There are some stunning voices in the ensemble if not so much from the principals; Malcolm Sinclair was the archetypal relic of the British Empire, a retired army officer who has spent too long in the Indian sub-continent, he is a bit of an old-duffer, genial, caring, if rather fey. Stephen K Amos is excellent as Eliza’s dustman father, though there is no suggestion he ever stops drinking to do any work. Whilst bemoaning his lot as the embodiment of Shaw’s ‘undeserving poor’ and someone who is ‘up against middle-class morality’ he is only too happy to accept money from Higgins. He gets a comeuppance of sorts when as a result of a surprise bequest, having not beaten them, he joins the ranks of middle-class respectability. Amos’s comic timing is impeccable and he sings well enough to make the most of his big moments, ‘With a Little Bit of Luck’ and, of course, ‘Get Me to the Church on Time’. Sharif Afifi plays the Hooray Henry-ish Freddie Eynsford-Hill and does what he can with this woeful underwritten role. Oddly, Eliza dismisses him just like Higgins treats her. He sings ‘On the Street Where You Live’ pleasantly enough, but not showstoppingly.
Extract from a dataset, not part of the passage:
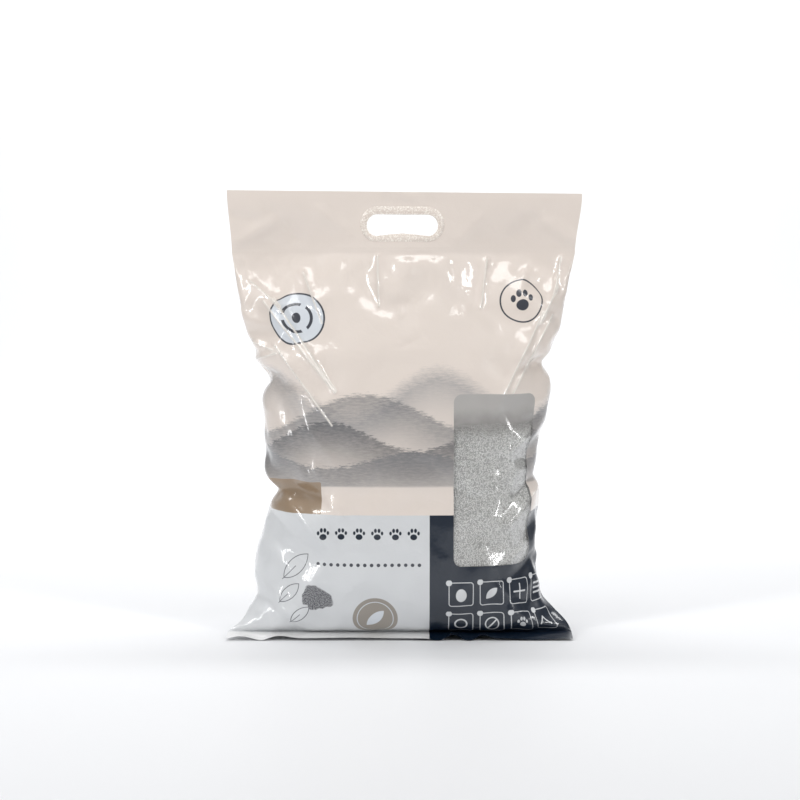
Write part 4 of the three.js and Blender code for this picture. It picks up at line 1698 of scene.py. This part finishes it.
@dataclass
class PrintDesign:
    """The bag's print: plain fields, soft grey hills, and small generic signs."""

    grid: FilmGrid
    shapes: Shapes
    edge: float = 0.5
    wiring: Wiring = field(init=False)
    colour: Hue | Value = field(init=False)
    x: Value = field(init=False)
    y: Value = field(init=False)

    def group(self) -> bpy.types.NodeTree:
        """Build the print as a shader node group with a colour as its output.

        Returns:
            The group.
        """
        wiring, _, out = node_group("bag_print", "Shader", [], ("Color", "Color"))
        self.wiring = wiring
        tube = self.grid.tube
        round_tube, up_tube, _ = wiring.printed_place()
        girth = 2 * tube.width / MM
        across = round_tube * girth - girth / 4
        self.x = wiring.maths("WRAP", across, girth / 2, -girth / 2)
        up = up_tube * (tube.height / MM)
        self.y = up + tube.low / MM
        self.fields()
        self.hills()
        self.tag()
        self.round_signs()
        self.title_rows()
        self.icons()
        self.low_left()
        wiring.feed(out, self.colour)
        return wiring.tree

    def at(self, x: float, z: float) -> tuple[float, float]:
        """Where a point of the filled front lies on the print."""
        across, up = self.grid.pair.flat_place(x * MM, z * MM)
        return across / MM, up / MM

    def lay(self, hue: Hue, distance: Value) -> None:
        """Lay ink inside a shape."""
        self.colour = self.wiring.grouped(self.shapes.ink, self.colour, hue, distance, self.edge)

    def ring(self, distance: Value, width: float) -> Value:
        """The outline of a shape."""
        return abs(distance) - width / 2

    def shape(self, group: bpy.types.NodeTree, *sizes: float) -> Value:
        """A shape at its place on the print."""
        return self.wiring.grouped(group, self.x, self.y, *sizes)

    def fields(self) -> None:
        """The beige field, the pale blue foot, the navy panel round the right edge, and the fin left of the
        panel painted white as a painted highlight for its upturned face.
        """
        wiring, shapes = self.wiring, self.shapes
        _, band = self.at(0, 141)
        self.colour = Hue.BEIGE
        self.lay(Hue.PALE_BLUE, self.y - band)
        panel_left, _ = self.at(27, 100)
        panel = self.shape(shapes.box, panel_left + 180, band - 300, 180, 300, 0.5)
        self.lay(Hue.NAVY, panel)
        # Painted highlight: the fin left of the navy panel is painted white, where its upturned face catches
        # the light.
        fin_highlight_top = -3.0
        fin = wiring.most(self.y - fin_highlight_top, self.x - panel_left)
        self.lay(Hue.WHITE, fin)

    def hills(self) -> None:
        """Four soft grey hills, one behind another, across the front's middle."""
        wiring = self.wiring
        _, low = self.at(150, 180)
        point = wiring.node("ShaderNodeCombineXYZ", {0: self.x * 0.22, 1: self.y}).outputs[0]
        streak = wiring.noise(point, 0.55, 4.0, 0.7)
        grain = wiring.ranged(streak, 0.3, 0.7, 0.0, 1.0)
        base = low - 5 - self.y
        rows = [
            (96.0, 25.0, 4, 0.4, Hue.HILL_FAR, 20.0),
            (74.0, 22.0, 3, 2.6, Hue.HILL_MIDDLE, 5.0),
            (50.0, 16.0, 4, 4.3, Hue.HILL_NEAR, 2.5),
            (24.0, 9.0, 4, 1.2, Hue.HILL_MIDDLE, 2.0),
        ]
        girth = 2 * self.grid.tube.width / MM
        for height, swell, waves, phase, hue, edge in rows:
            turn = self.x * (2 * math.pi * waves / girth) + phase
            crest = wiring.maths("SINE", turn) * swell
            frayed = wiring.ranged(streak, 0.25, 0.75, -3.5, 3.5)
            over = self.y - (low + height) - (crest + frayed)
            body = wiring.most(over, base)
            fade = wiring.ranged(over, -58.0, 0.0, 0.15, 0.80)
            shade = fade * (grain * 0.35 + 0.65)
            ink = wiring.mixed(shade, self.colour, hue)
            self.colour = wiring.grouped(self.shapes.ink, self.colour, ink, body, edge)

    def tag(self) -> None:
        """The brown tag between the hills and the pale blue foot, at the left."""
        _, low = self.at(0, 141)
        right, top = self.at(-93, 178)
        box = self.shape(self.shapes.box, right - 90, (top + low) / 2, 90, (top - low) / 2, 2.0)
        self.lay(Hue.BROWN, box)

    def round_signs(self) -> None:
        """A badge with three turning arcs high on the left, and a paw in a circle high on the right."""
        wiring, shapes = self.wiring, self.shapes
        x, y = self.at(-121, 357)
        badge = self.shape(shapes.disc, x, y, 31, 31)
        self.lay(Hue.BADGE, badge)
        self.lay(Hue.LINE, self.ring(badge, 2.0))
        arc = self.ring(self.shape(shapes.disc, x, y, 17, 17), 3.4)
        for turn in (1.1, 3.2, 5.3):
            gap = self.shape(shapes.stroke, x, y, x + 26 * math.cos(turn), y + 26 * math.sin(turn), 3.4)
            arc = wiring.most(arc, gap * -1.0)
        self.lay(Hue.LINE, arc)
        self.lay(Hue.LINE, self.shape(shapes.disc, x, y, 5.0, 6.5))
        x, y = self.at(133, 376)
        self.lay(Hue.LINE, self.ring(self.shape(shapes.disc, x, y, 25, 25), 1.8))
        self.lay(Hue.LINE, self.shape(shapes.paw, x, y, 15))

    def title_rows(self) -> None:
        """A row of paws and a row of small dots under the picture."""
        wiring, shapes = self.wiring, self.shapes
        left, up = self.at(-100, 119)
        pitch, paws = 20.0, 6
        middle = left + pitch * paws / 2
        cell = wiring.maths("WRAP", self.x - left, pitch, 0.0)
        paw = wiring.grouped(shapes.paw, cell, self.y, pitch / 2, up, 7.6)
        within = self.shape(shapes.box, middle, up, pitch * paws / 2, 14, 0.0)
        self.lay(Hue.NAVY, wiring.most(paw, within))
        _, low = self.at(-60, 86)
        small = 7.5
        dot_x = wiring.maths("WRAP", self.x - left, small, 0.0)
        dot = wiring.grouped(shapes.disc, dot_x, self.y, small / 2, low, 2.0, 2.0)
        row = self.shape(shapes.box, middle, low, pitch * paws / 2, 5, 0.0)
        self.lay(Hue.LINE, wiring.most(dot, row))

    def icons(self) -> None:
        """Two rows of outlined squares with plain signs, low on the navy panel."""
        wiring, shapes = self.wiring, self.shapes
        left, top = self.at(62, 53)
        pitch, half = 35.0, 13.5
        low = top - pitch - 2
        for row, up in enumerate((top, low)):
            cell = wiring.maths("WRAP", self.x - (left - pitch / 2), pitch, 0.0)
            within = self.shape(shapes.box, left + 1.5 * pitch, up, 2 * pitch, half + 3, 0.0)
            frame_edge = wiring.grouped(shapes.box, cell, self.y, pitch / 2, up, half, half, 3.0)
            corner = wiring.grouped(shapes.disc, cell, self.y, pitch / 2 - half, up + half, 3.4, 3.4)
            drawn = wiring.least(self.ring(frame_edge, 0.9), corner)
            self.lay(Hue.PALE_BLUE, wiring.most(drawn, within))
            for column in range(4):
                self.lay(Hue.PALE_BLUE, self.sign(row * 4 + column, left + column * pitch, up))

    def sign(self, number: int, x: float, y: float) -> Value:
        """One plain sign.

        Args:
            number: which, from 0 to 7.
            x: its middle across in millimetres.
            y: its middle up in millimetres.

        Returns:
            How far places are outside it.
        """
        shapes, least = self.shapes, self.wiring.least
        if number == 0:
            return self.shape(shapes.disc, x, y - 1, 6.0, 7.5)
        if number == 1:
            return self.shape(shapes.lens, x, y, 9.0, 4.2)
        if number == 2:
            level = self.shape(shapes.stroke, x - 8, y, x + 8, y, 0.9)
            return least(level, self.shape(shapes.stroke, x, y - 8, x, y + 8, 0.9))
        if number == 3:
            return least(*(self.shape(shapes.stroke, x - 8, y + k, x + 8, y + k, 1.0) for k in (-5, 0, 5)))
        if number == 4:
            return self.ring(self.shape(shapes.disc, x, y, 6.5, 6.5), 1.8)
        if number == 5:
            circle = self.ring(self.shape(shapes.disc, x, y, 7.5, 7.5), 1.4)
            return least(circle, self.shape(shapes.stroke, x - 5, y - 5, x + 5, y + 5, 0.8))
        if number == 6:
            return self.shape(shapes.paw, x, y, 8.0)
        rise = self.shape(shapes.stroke, x - 8, y - 5, x - 1, y + 5, 0.9)
        return least(rise, self.shape(shapes.stroke, x - 1, y + 5, x + 8, y - 5, 0.9))

    def low_left(self) -> None:
        """Leaves in thin lines, a speckled patch and a brown disc with a leaf, low on the pale blue foot."""
        wiring, shapes = self.wiring, self.shapes
        x, y = self.at(-122, 60)
        for across, up, long in ((0, 22, 20), (-7, -9, 16), (6, -34, 14)):
            middle, stalk = (x + across, y + up), long * 0.8
            leaf = self.shape(shapes.lens, *middle, long, long * 0.42)
            vein = self.shape(shapes.stroke, middle[0] - stalk, middle[1] - stalk, *middle, 0.35)
            self.lay(Hue.LINE, wiring.least(self.ring(leaf, 0.8), vein))
        x, y = self.at(-96, 48)
        point = wiring.node("ShaderNodeCombineXYZ", {0: self.x, 1: self.y}).outputs[0]
        uneven = wiring.ranged(wiring.noise(point, 0.07, 1.0), 0.3, 0.7, -3.0, 3.0)
        patch = self.shape(shapes.disc, x, y, 17, 14) + uneven
        speck = wiring.ranged(wiring.noise(point, 0.9, 2.0), 0.42, 0.58, 0.0, 1.0)
        ink = wiring.mixed(speck, Hue.LINE, Hue.HILL_FAR)
        self.colour = wiring.grouped(shapes.ink, self.colour, ink, patch, 1.0)
        x, y = self.at(-33, 26)
        self.lay(Hue.WARM_GREY, self.shape(shapes.disc, x, y, 25, 25))
        self.lay(Hue.BADGE, self.ring(self.shape(shapes.disc, x, y, 20, 20), 0.9))
        self.lay(Hue.BADGE, self.shape(shapes.lens, x, y, 13.5, 5.8))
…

Carl Patrick hams it up as funny foreigner Professor Zoltan Kaparthy who Eliza convinces she is high-born.
Finally, there is Dame Vanessa Redgrave, in what must be one of her final London stage appearances, who is a frail, yet very game Mrs Higgins whose interjections remind you another great Dame, Maggie Smith, as the (recently-deceased) Dowager Countess of Grantham in Downton Abbey.